Many members of the local chapter of the NAACP participated in the program, which began at 4 p.m. They included Bishop Charles M. Tilghman Sr., president, and Emerson Cotton, vice president. Alma White presented the service award recipients.
In his closing remarks, Tilghman thanked various invited guests — Sheriff John Price, circuit court Judge Harris Murphy, the Rev. Henry Sabetti of Shrewbury Parish, Wayne Benjamin of the Chestertown Lions Club and Warden Herbert Dennis — for “working together to make a difference, to bring equality and justice to make our communities better.”
The banquet theme was “Celebrating our past, thriving in our present and investing in our future.”
“If we want to thrive in our future, we have to come together,” Tilghman said.
He appealed to the audience members, black and white, to join the NAACP as an organization of change.
“Stop complaining. Get up and do something,” Tilghman said.
While acknowledging that public schools and law enforcement need to do a better job of equally serving all demographics, Tilghman said “we need to look at ourselves.”
He said banding together against injustice and meeting hate with love and forgiveness were the best ways to make positive change.
“To law enforcement and every organization here tonight, we are here to work with you to make a difference. We are just a phone call away,” Tilghman said.”

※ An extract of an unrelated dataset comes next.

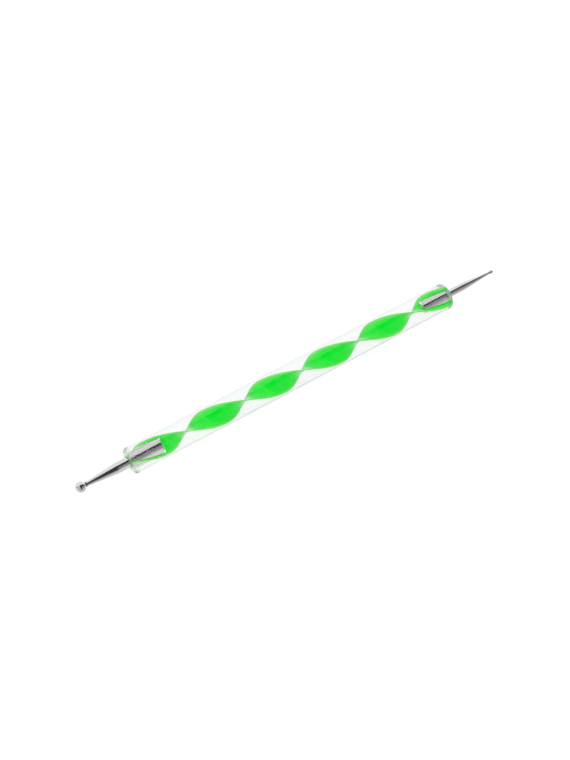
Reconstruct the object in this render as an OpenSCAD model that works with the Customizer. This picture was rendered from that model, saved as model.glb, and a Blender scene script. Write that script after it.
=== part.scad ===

The event concluded with audience members holding hands and singing “We Shall Overcome.”
The Rev. Joan Brooks, keynote speaker for the NAACP’s annual Freedom Fund Scholarship Banquet in Kent County, urges the audience to stand up against injustice.
From left, Dana Bowser, Zita Seals, Tamika Lewis and Tory Brown perform as Friends in Faith.
Cameron Butler, a freshman at Morgan State University, received a $500 scholarship from the Kent County branch of the NAACP. At left is Bishop Charles M. Tilghman Sr., branch president.